The European Space Agency (ESA) commemorated the 20th anniversary of the Mars Express spacecraft on Friday by displaying images sent by the spacecraft approximately every 50 seconds.
Given the relative positions of Earth and Mars yesterday, it took approximately 17 minutes for signals from the spacecraft to reach our planet.
This meant that the live broadcast that occurred on Friday stretched the definition of the term “live” somewhat. Nonetheless, this is the first time that near-instant images from Mars have been shown to the public.
The European Space Agency broadcast the first Mars “live” transmission.

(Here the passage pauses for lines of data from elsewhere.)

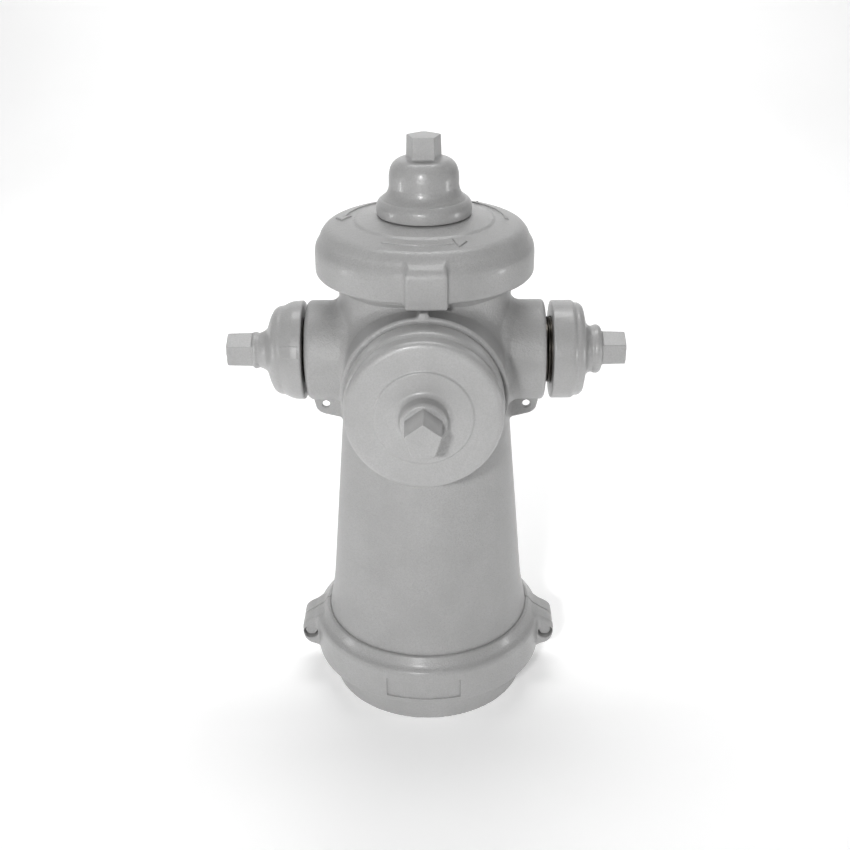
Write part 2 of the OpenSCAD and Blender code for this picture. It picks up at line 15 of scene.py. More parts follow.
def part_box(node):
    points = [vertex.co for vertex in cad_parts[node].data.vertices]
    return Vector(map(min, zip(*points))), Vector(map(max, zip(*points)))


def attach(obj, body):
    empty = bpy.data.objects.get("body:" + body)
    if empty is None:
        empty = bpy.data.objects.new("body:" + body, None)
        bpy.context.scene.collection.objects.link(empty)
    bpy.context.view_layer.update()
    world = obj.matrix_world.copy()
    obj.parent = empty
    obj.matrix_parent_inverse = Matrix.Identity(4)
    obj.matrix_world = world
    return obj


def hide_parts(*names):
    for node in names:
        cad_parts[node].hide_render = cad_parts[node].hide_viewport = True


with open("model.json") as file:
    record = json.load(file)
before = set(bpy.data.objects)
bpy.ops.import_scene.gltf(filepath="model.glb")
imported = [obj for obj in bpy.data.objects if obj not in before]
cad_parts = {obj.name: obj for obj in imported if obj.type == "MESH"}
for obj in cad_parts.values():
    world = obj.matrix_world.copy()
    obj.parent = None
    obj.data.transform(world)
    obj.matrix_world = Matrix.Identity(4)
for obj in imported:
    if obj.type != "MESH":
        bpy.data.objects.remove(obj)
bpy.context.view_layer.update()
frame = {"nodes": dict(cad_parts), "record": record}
MM = 0.001


def box_mm(node):
    """Lowest and highest corner of a CAD node, in millimetres."""
    low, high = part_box(node)
    return np.array(low) / MM, np.array(high) / MM


# ---- places read from the frame --------------------------------------------------------------
barrel_low, barrel_high = box_mm("nozzle_barrel")
clamp_low, clamp_high = box_mm("clamp_half_front")
bonnet_low, bonnet_high = box_mm("bonnet")
nut_low, nut_high = box_mm("operating_nut")
nozzle_low, nozzle_high = box_mm("hose_nozzle_right")
pumper_low, pumper_high = box_mm("pumper_nozzle")

OUTLET_Z = (nozzle_low[2] + nozzle_high[2]) / 2
BARREL_Z0 = barrel_low[2]
BARREL_Z1 = barrel_high[2]
HOSE_FACE = barrel_high[0]
PUMPER_FACE = -barrel_low[1]
HOSE_END = nozzle_high[0]
PUMPER_END = -pumper_low[1]
CLAMP_Z0 = clamp_low[2]
CLAMP_Z1 = clamp_high[2]
EAR_X = clamp_high[0]
RIM_Z = bonnet_low[2] + 3
BONNET_TOP = bonnet_high[2]
NUT_TOP = nut_high[2]
DOME_Z = BONNET_TOP + 1


# ---- distance-field tools --------------------------------------------------------------------
def join(a, b, r):
    """Union of two solids with a round inside fillet of radius r."""
    u, v = np.maximum(r - a, 0), np.maximum(r - b, 0)
    return np.maximum(r, np.minimum(a, b)) - np.sqrt(u * u + v * v)


def meet(a, b, r):
    """Intersection of two solids with a round outside edge of radius r."""
    u, v = np.maximum(r + a, 0), np.maximum(r + b, 0)
    return np.minimum(-r, np.maximum(a, b)) + np.sqrt(u * u + v * v)


def carve(a, b, r):
    """Solid a less solid b, with a round edge of radius r where the cut meets the surface."""
    return meet(a, -b, r)


def soften(points, reach):
    """The closed outline with each corner replaced by a short curve.

    reach is how far from the corner the curve starts, and a third number on a point is its own reach.
    """
    out = []
    for i, point in enumerate(points):
        here = np.array(point[:2], float)
        before = np.array(points[i - 1][:2], float)
        after = np.array(points[(i + 1) % len(points)][:2], float)
        own = point[2] if len(point) > 2 else reach
        back, ahead = before - here, after - here
        cut = min(own, 0.45 * np.linalg.norm(back), 0.45 * np.linalg.norm(ahead))
        if here[0] == 0 or cut < 0.05:
            out.append(tuple(here))
            continue
        start = here + back / np.linalg.norm(back) * cut
        end = here + ahead / np.linalg.norm(ahead) * cut
        for t in np.linspace(0, 1, 5):
            out.append(tuple((1 - t) ** 2 * start + 2 * t * (1 - t) * here + t ** 2 * end))
    return out


class Outline:
    """Signed distance to a closed outline in a plane, looked up in a fine table made once.

    Sides on u = 0 are the axis of a turned piece and don't count.
    """
    STEP = 0.4
    MARGIN = 16

    def __init__(self, points):
        corners = np.array([point[:2] for point in points], float)
        self.low = corners.min(0) - self.MARGIN
        self.low[0] = max(self.low[0], 0)
        self.count = np.ceil((corners.max(0) + self.MARGIN - self.low) / self.STEP).astype(int) + 1
        rows = [self.low[a] + np.arange(self.count[a]) * self.STEP for a in (0, 1)]
        u, v = np.meshgrid(*rows, indexing="ij")
        nearest = np.full(u.shape, 1e9)
        inside = np.zeros(u.shape, bool)
        for (u0, v0), (u1, v1) in zip(corners, np.roll(corners, -1, 0)):
            du, dv = u1 - u0, v1 - v0
            if not (u0 == 0 and u1 == 0):
                t = np.clip(((u - u0) * du + (v - v0) * dv) / (du * du + dv * dv), 0, 1)
                nearest = np.minimum(nearest, (u - u0 - t * du) ** 2 + (v - v0 - t * dv) ** 2)
            if dv:
                inside ^= ((v0 > v) != (v1 > v)) & (u < du * (v - v0) / dv + u0)
        self.table = (np.where(inside, -1, 1) * np.sqrt(nearest)).ravel()

    def __call__(self, u, v):
        a = (u - self.low[0]) / self.STEP
        b = (v - self.low[1]) / self.STEP
        ca, cb = np.clip(a, 0, self.count[0] - 1.001), np.clip(b, 0, self.count[1] - 1.001)
        beyond = np.hypot(a - ca, b - cb) * self.STEP
        i, j = ca.astype(np.int32), cb.astype(np.int32)
        ta, tb = ca - i, cb - j
        at = i * self.count[1] + j
        near = self.table[at] * (1 - tb) + self.table[at + 1] * tb
        far = self.table[at + self.count[1]] * (1 - tb) + self.table[at + self.count[1] + 1] * tb
        return near * (1 - ta) + far * ta + beyond


def block(x, y, z, low, high, r):
    """Box between two corners with edges of radius r."""
    q = [np.abs(c - (l + h) / 2) - (h - l) / 2 + r for c, l, h in zip((x, y, z), low, high)]
    outside = np.sqrt(sum(np.maximum(c, 0) ** 2 for c in q))
    return outside + np.minimum(np.maximum(np.maximum(q[0], q[1]), q[2]), 0) - r


# corner radius of every five-sided nut at its base and at its tip: 38.1 mm from point to flat
NUT_BASE_R, NUT_TIP_R = 21.06, 20.2


def five_sided(u, v, s, base, tip, corner_at):
    """Five-sided nut that tapers from base to tip along s, with a rounded-off crown."""
    taper = (NUT_BASE_R - NUT_TIP_R) / (tip - base)
    d = None
    for i in range(5):
        a = math.radians(corner_at + 36 + 72 * i)
        flat = NUT_BASE_R * math.cos(math.radians(36)) - taper * (s - base) * 0.81
        side = u * math.cos(a) + v * math.sin(a) - flat
        d = side if d is None else meet(d, side, 0.9)
    d = np.maximum(d, base - 3 - s)
    crown = (s - tip + 0.42 * (np.hypot(u, v) - NUT_TIP_R + 1.2)) * 0.92
    return meet(meet(d, s - tip, 0.5), crown, 0.8)


# ---- mesh tools ------------------------------------------------------------------------------
CORNERS = np.array([(i, j, k) for i in (0, 1) for j in (0, 1) for k in (0, 1)])
EDGES = [(a, b) for a in range(8) for b in range(a + 1, 8) if np.abs(CORNERS[a] - CORNERS[b]).sum() == 1]
TETRAHEDRON = np.array([(1, -1, -1), (-1, -1, 1), (-1, 1, -1), (1, 1, 1)])
BLOCK = 8


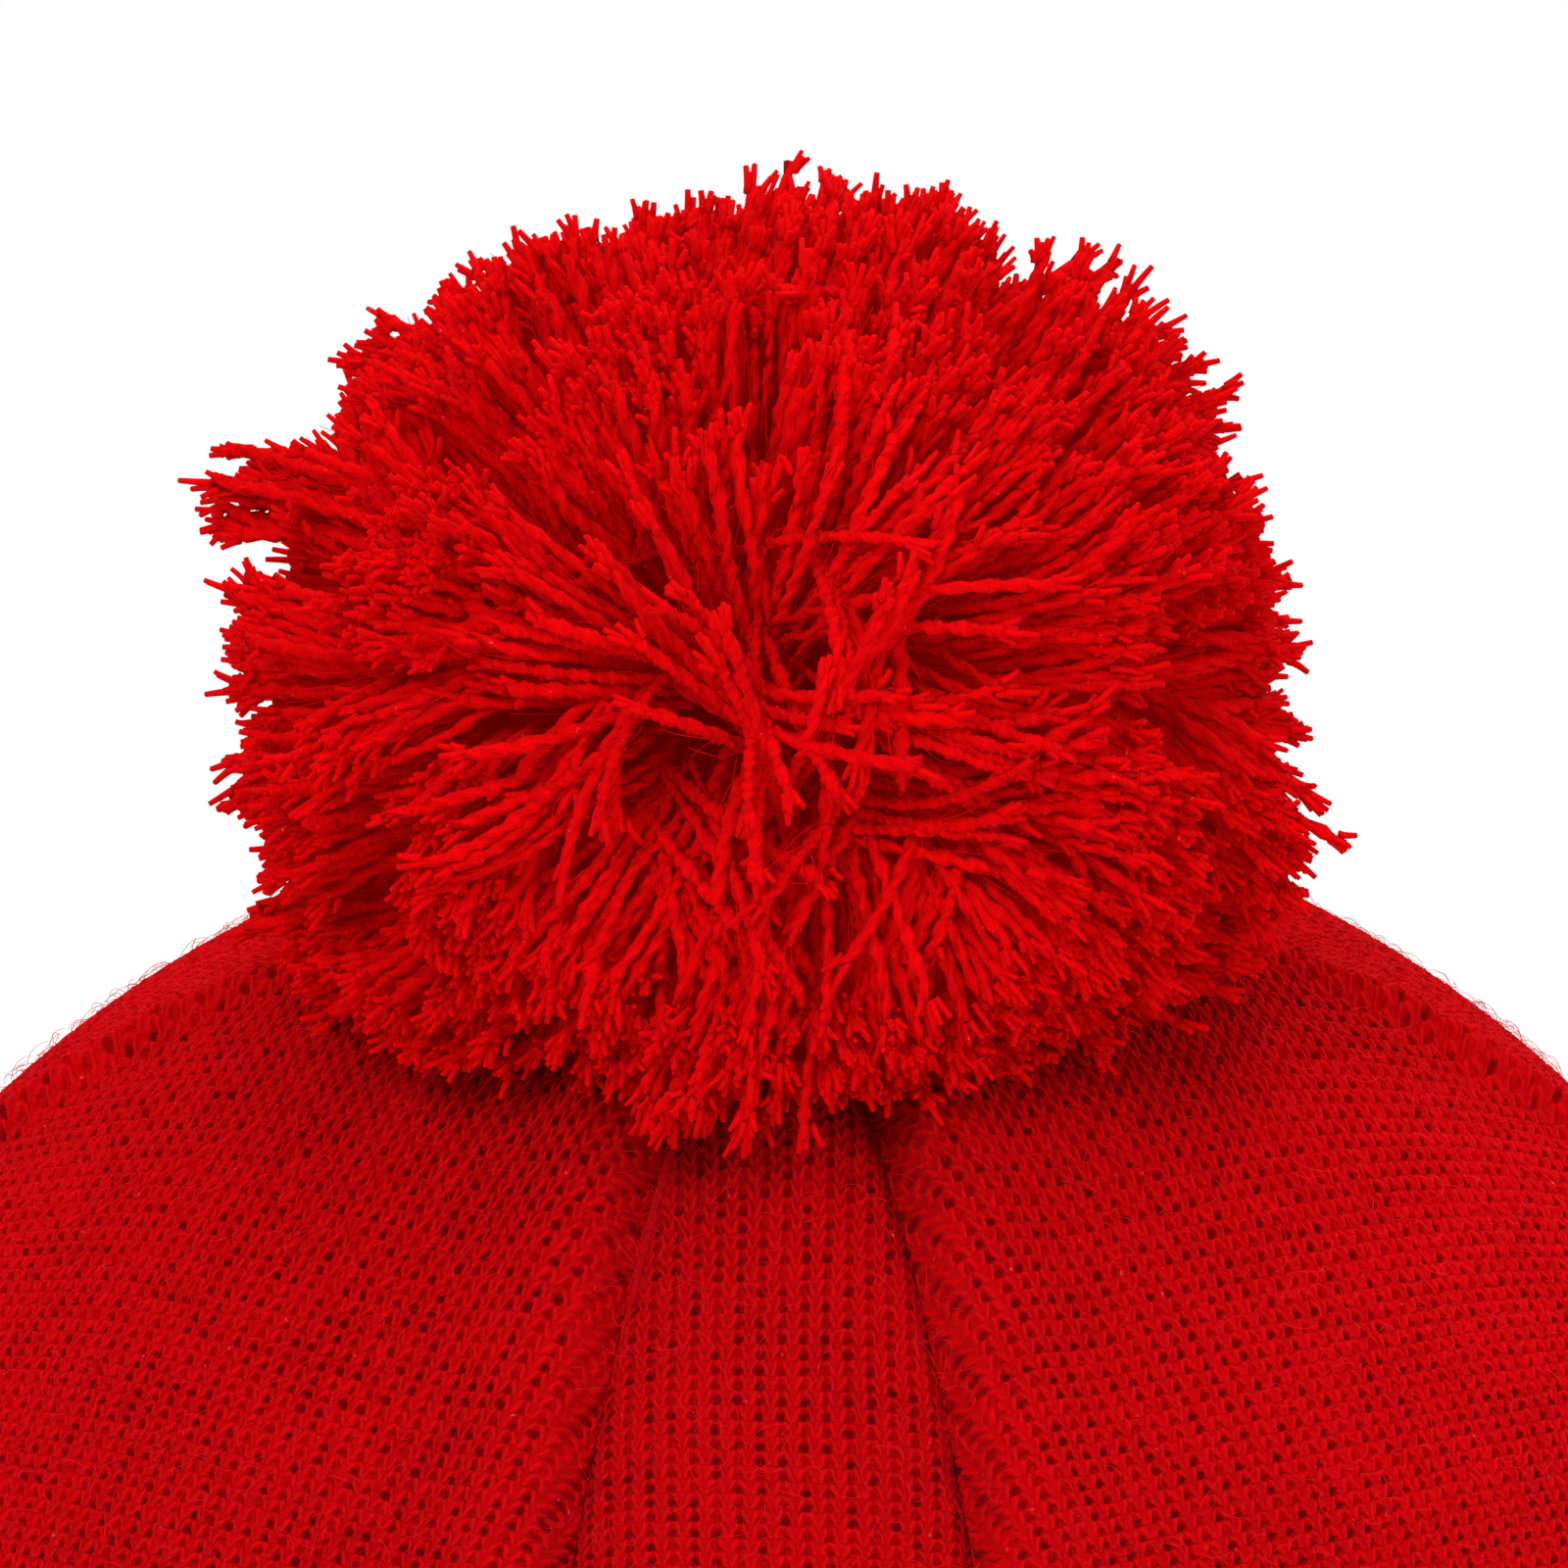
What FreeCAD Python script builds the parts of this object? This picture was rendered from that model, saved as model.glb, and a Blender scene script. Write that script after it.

“Oh, here it is! This is the first image from Mars, and it’s the closest you’ll ever get to the red planet unless you voyage there yourself. “This is Mars 16 minutes ago,” a commentator on ESA’s live stream said as the first images appeared shortly after the live stream began on June 2 at 9.15 PM IST.
Mars Express collects the majority of its observations when it is not in direct communication with Earth. This typically occurs for one of two reasons: either the spacecraft is on the opposite side of the Sun or Mars, or its antennas are pointed away from Earth when it is conducting observations. The recorded version of the live stream is available below.
Every couple of days, the Visual Monitoring Camera on the Mars Express takes images of the planet and transmits them to Earth, where they are processed by ESA and made public.
This system is ideally suited for scientific missions, as astronomers can examine the captured data days later. However, transmitting live images back to the planet is a difficult and technically remarkable endeavor.
This is why there have only been a few instances of obtaining live images from outer space throughout history. The breathtaking live videos transmitted by Apollo missions are excellent examples. And more recently, the DART mission where NASA crashed a spacecraft into the asteroid Dimorphos is also an excellent example.